We have seen Congress pass the tax credit exchange program and the Tax Credit Assistance Program (TCAP) earlier this year. Like much of the first stimulus package, it is taking a long time to fully implement these programs. The effectiveness of each program and the impact of each on the LIHTC program is yet to be determined.

TCAP was designed and appears to be working to support the private-public partnership upon which the LIHTC program was founded. TCAP funds are intended for projects that have received an award of LIHTCs under Section 42(h) of the Internal Revenue Code. On May 4, 2009, HUD published a notice setting forth requirements for, and eligible uses of, TCAP funds. The notice makes clear projects must actually have LIHTCs in order to be eligible. Therefore, projects that exchange 100% of their LIHTCs under the exchange program (discussed below) would not be eligible.

Tax Credit Exchange

The exchange program, on the other hand, appears to be working in competition with the private-public partnership. Under this program, individual states (not projects) can exchange up to 100% of their unused 2008 and 40% of their 2009 LIHTC ceiling for cash grants from the federal government. A participating state receives 85 cents on the dollar through the exchange. In turn, the amount of any cash grant made to a project is determined by the state allocating agency. The amount is not dependent on the amount of LIHTCs allocated to or given up by the project.

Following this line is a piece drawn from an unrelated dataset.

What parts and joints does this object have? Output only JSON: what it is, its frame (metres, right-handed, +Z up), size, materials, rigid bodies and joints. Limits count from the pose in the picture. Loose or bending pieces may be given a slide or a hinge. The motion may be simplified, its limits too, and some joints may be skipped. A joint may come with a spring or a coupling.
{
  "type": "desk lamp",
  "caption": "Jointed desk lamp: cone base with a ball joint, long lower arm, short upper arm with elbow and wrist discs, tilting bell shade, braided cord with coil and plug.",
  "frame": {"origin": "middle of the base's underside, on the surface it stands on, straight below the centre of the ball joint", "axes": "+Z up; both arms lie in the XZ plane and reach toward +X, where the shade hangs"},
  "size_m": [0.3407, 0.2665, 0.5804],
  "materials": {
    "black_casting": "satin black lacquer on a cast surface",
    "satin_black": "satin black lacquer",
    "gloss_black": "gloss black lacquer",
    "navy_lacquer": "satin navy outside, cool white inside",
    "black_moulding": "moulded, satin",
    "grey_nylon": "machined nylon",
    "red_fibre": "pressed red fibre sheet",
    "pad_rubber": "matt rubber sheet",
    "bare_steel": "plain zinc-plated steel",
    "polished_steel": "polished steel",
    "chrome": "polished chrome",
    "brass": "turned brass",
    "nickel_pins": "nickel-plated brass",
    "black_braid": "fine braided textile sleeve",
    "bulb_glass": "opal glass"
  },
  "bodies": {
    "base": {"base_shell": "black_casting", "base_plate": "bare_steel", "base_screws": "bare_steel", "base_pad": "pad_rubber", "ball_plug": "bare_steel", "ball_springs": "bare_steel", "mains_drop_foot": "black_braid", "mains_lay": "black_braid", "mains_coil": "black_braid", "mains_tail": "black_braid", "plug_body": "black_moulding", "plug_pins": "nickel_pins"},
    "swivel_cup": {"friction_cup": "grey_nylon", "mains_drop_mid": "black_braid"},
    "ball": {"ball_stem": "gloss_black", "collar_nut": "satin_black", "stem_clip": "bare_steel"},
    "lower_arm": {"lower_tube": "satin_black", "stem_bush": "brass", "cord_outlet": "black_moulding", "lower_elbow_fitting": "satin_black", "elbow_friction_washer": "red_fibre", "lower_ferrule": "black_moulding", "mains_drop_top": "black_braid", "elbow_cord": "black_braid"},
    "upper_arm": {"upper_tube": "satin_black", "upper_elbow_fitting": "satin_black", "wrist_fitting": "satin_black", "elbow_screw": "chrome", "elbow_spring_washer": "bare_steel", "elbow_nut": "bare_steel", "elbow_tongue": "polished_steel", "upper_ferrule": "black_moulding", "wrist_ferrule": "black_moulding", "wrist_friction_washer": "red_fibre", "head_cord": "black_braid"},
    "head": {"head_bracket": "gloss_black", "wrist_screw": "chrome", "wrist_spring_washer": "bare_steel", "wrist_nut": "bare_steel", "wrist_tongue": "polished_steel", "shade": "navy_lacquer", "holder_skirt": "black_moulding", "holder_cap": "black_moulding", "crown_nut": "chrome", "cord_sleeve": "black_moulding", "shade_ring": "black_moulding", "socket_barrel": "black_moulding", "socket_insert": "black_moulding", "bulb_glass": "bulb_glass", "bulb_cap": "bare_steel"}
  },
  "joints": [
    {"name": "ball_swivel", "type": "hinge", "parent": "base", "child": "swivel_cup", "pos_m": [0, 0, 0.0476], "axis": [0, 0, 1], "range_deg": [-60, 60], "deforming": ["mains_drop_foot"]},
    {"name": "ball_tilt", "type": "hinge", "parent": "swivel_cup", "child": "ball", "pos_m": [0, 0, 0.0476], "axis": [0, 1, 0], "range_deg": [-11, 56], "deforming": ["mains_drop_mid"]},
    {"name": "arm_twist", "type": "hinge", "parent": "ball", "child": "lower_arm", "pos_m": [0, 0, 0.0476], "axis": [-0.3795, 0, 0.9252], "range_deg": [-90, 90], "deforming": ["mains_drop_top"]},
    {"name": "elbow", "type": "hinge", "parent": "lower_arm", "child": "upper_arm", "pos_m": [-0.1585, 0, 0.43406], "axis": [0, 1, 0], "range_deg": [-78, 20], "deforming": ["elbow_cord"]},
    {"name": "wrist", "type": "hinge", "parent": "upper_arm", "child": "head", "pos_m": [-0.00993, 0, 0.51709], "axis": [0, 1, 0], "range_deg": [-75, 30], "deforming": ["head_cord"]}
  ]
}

Since states can exchange 100% of their unused 2008 authority for 85 cents, and the current market price for LIHTCs is now less than 80 cents, there appears to be little incentive for states or developers to look for private investors to buy their LIHTCs. Consequently, many state agencies – using direct federal funding – are not only bypassing private investors but are effectively competing with them under the exchange program.

If the developments of the last several months are any indication, the impact the exchange program will have on the LIHTC equity market will not be positive. Developers are submitting projects to exchange 100% of their LIHTCs even after investors have signed letters of intent and spent considerable time, money and other resources to perform due diligence. This is further damaging a less than robust LIHTC equity market at a time when industry participants – developers, state agencies and syndicators – should be working to attract new investors.

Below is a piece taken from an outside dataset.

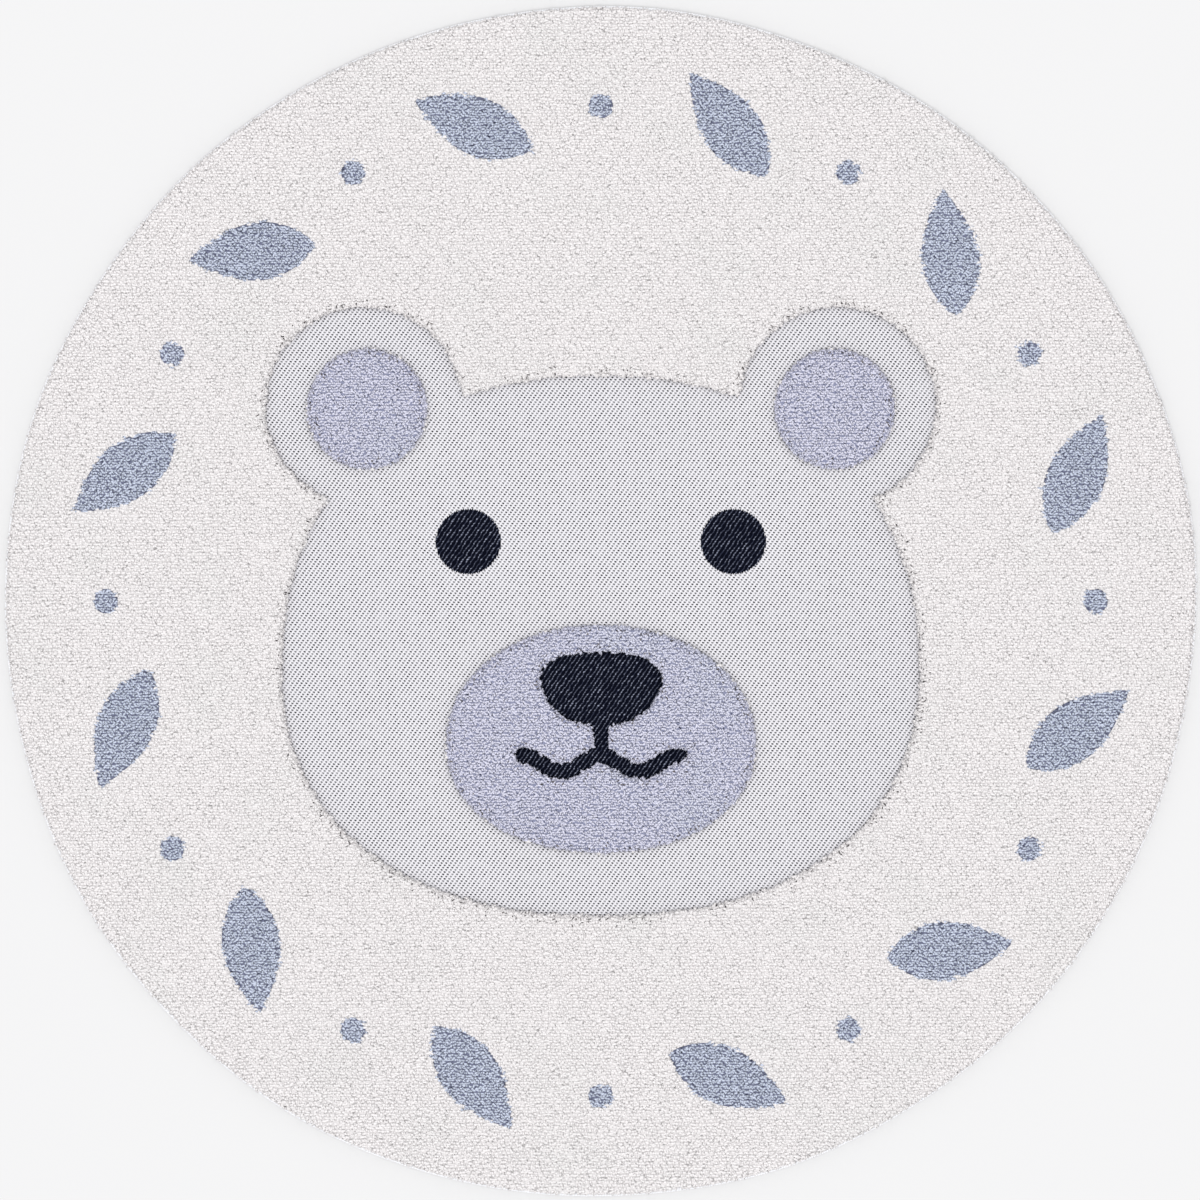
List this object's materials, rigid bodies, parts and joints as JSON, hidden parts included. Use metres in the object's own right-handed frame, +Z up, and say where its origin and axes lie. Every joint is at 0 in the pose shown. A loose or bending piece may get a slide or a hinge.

The exchange program should not be used by the states to compete with private investors. Doing so is counter to the spirit of the LIHTC program and jeopardizes the private-public partnership upon which the program was founded. By establishing the LIHTC program, Congress chose to have the private sector, not the federal government, invest directly in housing.    Attracting new investors to bring more equity into the market should be the focus of the industry. States need to find ways to leverage exchange funds with private equity to accomplish this. The first and most important step necessary is to let the market set the price for tax credits and use the exchange money to fill the gap on projects that obtain equity commitments. Because exchange funds come from the U.S. Treasury to state agencies, not to individual projects, it’s up to the states to decide how and to whom such grants are made. Directing exchange funds to projects that are able to obtain equity commitments will not only accelerate a return of investor capital into the state, it will help the states fund more properties.

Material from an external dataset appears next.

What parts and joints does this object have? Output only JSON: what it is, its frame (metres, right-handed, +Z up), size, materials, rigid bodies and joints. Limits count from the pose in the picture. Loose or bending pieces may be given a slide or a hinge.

States should also look for creative ways to incentivize developers to find equity for their projects. Allowing higher cash development fees and cash flow for projects that obtain equity commitments is a way to do this. Projects that are unable to secure any private equity, however, could be required to pay a smaller development fee, defer a larger amount of their fee and/or receive less cash flow. The idea is to create a system of incentives – and disincentives – that are in alignment with, not against, the private-public partnership.

Developers and investors also need to be given sufficient time to negotiate, underwrite and close transactions. Even when the equity market was robust, it was not uncommon for a project to take from six months to a year after receiving a LIHTC allocation to identify an investor, negotiate terms, complete investor underwriting and close. Under the current exchange program, many states have set very aggressive deadlines for developers to commit to using the exchange funds, leaving little time for investor participation.

When Congress returns from its summer recess, the debate for a second stimulus is expected to reach a crescendo. Lobbyists from many and disparate industries will be descending on Washington, D.C., all seeking a piece of the action. Further assistance for the LIHTC industry is warranted, as long as it doesn’t jeopardize the private-public partnership.